How many seating arrangements are there with 6 boys and 6 girls if the table is hexagonal with 2 seats on each side, out of which one must be occupied by a boy and the other by a girl?
I approached this from 2 different perspectives:
First approach: We must have a boy-girl pair for each side of the hexagon. The total number of possible pairs is $6 \times 6 = 36$. Out of these $36$ possible pairs, we need to choose 6 pairs to arrange around the table, after which we have to permute the pairs (treating each pair as a single entity). We get $C(36,6) \times 6!$. Then, considering the number of permutations within each pair and that the table has 6 sides, the final answer is $\frac{C(36,6) \times 6! \times 2!}{6}$.
Second approach: We first consider the possibilities in a straight line. There are $6!$ ways to arrange the boys and $6!$ ways to arrange the girls. We then have to consider the permutations within each pair and that we are arranging them around a table with 6 sides, so the final answer is $\frac{6! \times 6! \times 2^6}{6}$.

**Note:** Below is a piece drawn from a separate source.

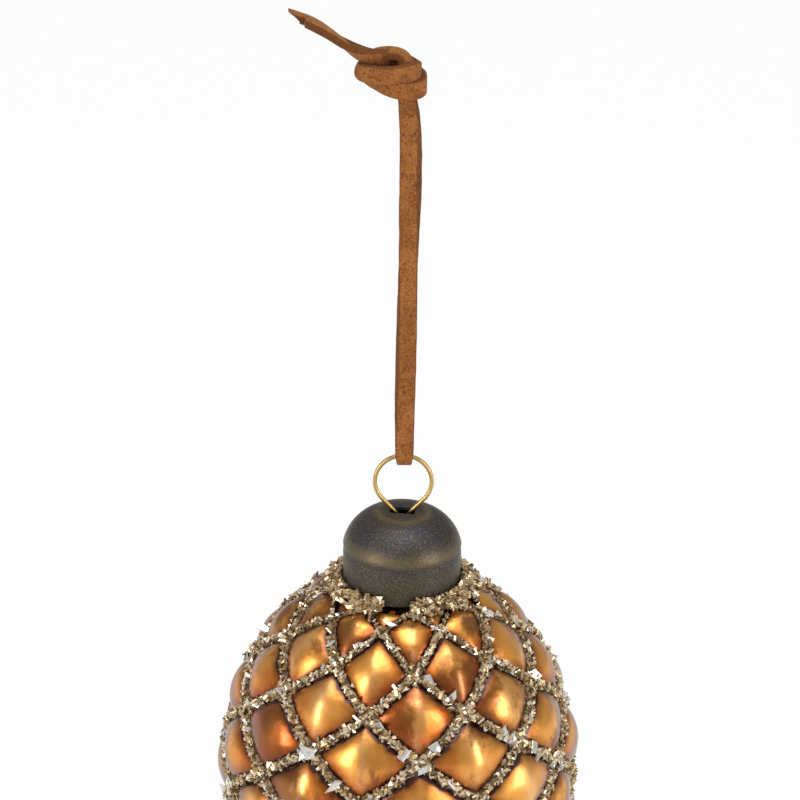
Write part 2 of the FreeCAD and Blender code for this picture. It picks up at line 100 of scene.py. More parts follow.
class GlassSizes(bpy.types.PropertyGroup):
    neck_radius: length("Neck radius", "Outside of the glass neck", 8.8)
    wall: length("Wall", "Thickness of the blown glass", 0.9)
    radius: length("Cone radius", "Groove bottoms at the widest place", 31.5)
    belly_drop: length("Belly drop", "Shoulder down to the widest place", 37.0)
    point_drop: length("Point drop", "Widest place down to the tip", 47.0)
    shoulder_power: power("Shoulder power", "How far the shoulder draws in", 1.38)
    point_power: power("Point power", "How pointed the lower end is", 1.2)
    collar_gap: length("Collar gap", "Cap's crease to where the lobes start", 0.6)
    first_row_drop: length("First row", "Shoulder down to the first row of crossings", 3.0)
    tip_radius: length("Tip radius", "Plain disc at the tip", 2.4)
    lobes: whole("Lobes", "Lobes in each row", 9)
    rows: whole("Rows", "Rows of crossings from the first to the tip", 12)
    lobe_rise: length("Lobe rise", "Height of a large lobe over its grooves", 2.75)
    lattice_turn: degrees("Lattice turn", "From the front to the first crossing of the even rows", 7.2)
    crown_colour: colour("Crown colour", "Gold on the lobes' crowns", (0.78, 0.335, 0.062))
    # Painted highlight: pale cream on the upright ridges, standing in for the softboxes' reflection.
    ridge_highlight_colour: colour("Ridge colour", "Thin pale lacquer on the upright ridges", (0.88, 0.56, 0.25))
    side_colour: colour("Side colour", "Orange amber on the lobes' sides", (0.62, 0.125, 0.006))
    # Brown clouds in the lacquer at random; also the painted shade towards the grooves.
    brown_cloud_and_shade_colour: colour("Brown colour", "Brown clouds in the lacquer", (0.150, 0.038, 0.006))
    # Painted shadow: dark brown along the grooves where the glitter crust shades the glass, together with
    # the glue's own dark smear.
    rim_shade_colour: colour("Rim colour", "Dark brown along the grooves", (0.036, 0.013, 0.013))
    # Painted reflection: lilac grey where the lacquer is seen edge on, for the pale surroundings reflected
    # at grazing angles.
    lilac_reflection_colour: colour("Lilac colour", "Where the lacquer is seen edge on", (0.20, 0.085, 0.060))


class GlitterSizes(bpy.types.PropertyGroup):
    band_share: share("Band share", "Half width of the glitter, in sides of a lobe", 0.071)
    crust_rise: length("Crust rise", "Height of the glue over the groove bottom", 1.5)
    grain: length("Grain", "Size of a usual grain", 1.15)
    grains: whole("Grains", "Number of gold grains", 11500)
    chips: whole("Chips", "Number of pale chips", 4600)
    heaped: whole("Heaped", "Number of grains against the cap's rim", 2300)
    shards: whole("Shards", "Number of large silver shards", 340)
    gold_colour: colour("Gold", "Gold grains", (0.52, 0.375, 0.190))
    shade_colour: colour("Shade", "Glue and deep grains", (0.100, 0.052, 0.021))
    pale_colour: colour("Pale", "Champagne chips", (0.77, 0.65, 0.46))
    silver_colour: colour("Silver", "Large shards", (0.58, 0.57, 0.55))
    bright_colour: colour("Bright", "Brightest of the chips", (0.90, 0.87, 0.80))
    glint_colour: colour("Glint", "Brightest of the shards", (0.86, 0.86, 0.86))


class CapSizes(bpy.types.PropertyGroup):
    drop: length("Drop", "Loop's inside top down to the cap's top face", 80.5)
    radius: length("Radius", "Cap at its crease", 11.0)
    top_radius: length("Top radius", "Flat top of the cap", 4.5)
    shoulder: length("Shoulder", "Height of the rounded shoulder", 6.5)
    shoulder_radius: length("Shoulder radius", "Radius of the shoulder's arc", 8.6)
    skirt: length("Skirt", "Height of the straight skirt", 8.1)
    wall: length("Wall", "Thickness of the spun metal", 0.5)
    slot_length: length("Slot length", "Slot in the cap's top", 4.6)
    slot_width: length("Slot width", "Slot across", 2.6)
    slot_turn: degrees("Slot turn", "Turn from the ring's plane", -8)
    seat: length("Seat", "Cap's rim over the glass shoulder", 0.25)
    lip_gap: length("Lip gap", "Cap's inside over the neck's lip", 0.6)
    wire_radius: length("Wire radius", "Hanger wire", 0.4)
    ring_radius: length("Ring radius", "Middle line of the wire ring", 5.25)
    ring_rise: length("Ring rise", "Cap's top face up to the ring's centre", 6.0)
    metal_colour: colour("Metal", "Dark antique metal", (0.050, 0.043, 0.033))
    rub_colour: colour("Rub", "Brass that shows at the rubbed edges", (0.185, 0.140, 0.064))
    # Purple grey patches at random, also standing in for the dome's sheen: partly painted sheen.
    cloud_and_sheen_colour: colour("Cloud", "Purple grey patches of the metal", (0.050, 0.043, 0.052))
    speck_colour: colour("Speck", "Light grain of the metal", (0.20, 0.175, 0.13))
    pit_colour: colour("Pit", "Dark pits of the metal", (0.018, 0.015, 0.013))
    wire_colour: colour("Wire", "Bright brass wire", (0.62, 0.42, 0.14))


class LaceSizes(bpy.types.PropertyGroup):
    width: length("Width", "Suede lace", 3.3)
    thickness: length("Thickness", "Suede lace", 1.5)
    suede_colour: colour("Suede", "Napped face of the lace", (0.37, 0.140, 0.036))
    shade_colour: colour("Shade", "Deeper tone of the nap", (0.165, 0.052, 0.012))
    sheen_colour: colour("Sheen", "Soft sheen of the nap", (0.9, 0.62, 0.38))
    edge_colour: colour("Edge", "Cut edges of the lace", (0.105, 0.033, 0.009))


class StageSizes(bpy.types.PropertyGroup):
    distance: length("Distance", "Camera to the aim", 1000)
    elevation: degrees("Elevation", "Camera over the level", 24.7)
    lens: FloatProperty(name="Lens", description="Focal length in millimetres", default=245.25, min=10)
    roll: degrees("Roll", "Camera turned about its view", 0.955)
    aim_drop: length("Aim", "Origin down to the camera's aim", 58.0)
    aim_side: length("Aim side", "Camera's aim to the left of the lace", 0.86)
    floor_drop: length("Floor", "Tip of the cone down to the floor", 60.0)
    floor_colour: colour("Floor", "Pale floor", (0.86, 0.86, 0.86))
    floor_white: share("Floor white", "How white the floor is where it is seen", 0.93)
    world_level: share("World level", "Brightness of the plain surroundings", 0.40)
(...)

The line of thought I applied in both approaches felt completely reasonable, but they give differing answers, why is that so? Have I overcounted/undercounted somewhere?
Best Answer
Let your boys be capital letters $A,B,C,\dots$ and the girls be lowercase $a,b,c,\dots$. In your first approach, the $6\times 6=36$ possible pairs include $\{(A,a),(A,b),(A,c)\dots,(B,a),(B,b)\dots\}$ When choosing six of these pairings without further stipulation as you had, you might have chosen pairings where one or more of the people are repeated... for example the six pairings which all used boy $A$.
The second approach is the correct one, however I would suggest avoiding "division by symmetry" arguments where possible as it makes several people uncomfortable. That isn't to say that it is wrong, just that if it can be avoided it usually leads to a "nicer" proof.
Here, we can let boy $A$ take an edge around the table and then pick whether he sits in the left seat at the edge or the right seat at the edge. For this, there are only $2$ options that really mattered so far, the left or the right. Which edge was chosen does not at all matter.
From here, we can now have the rest of the boys pick which edge in relation to the first boy they sit at, and same too with the girls, then picking whether the boy sits at the left or at the right on the edge, for a total number of arrangements being
$$5!\times 6!\times 2^6$$
the same answer as you got in the second approach.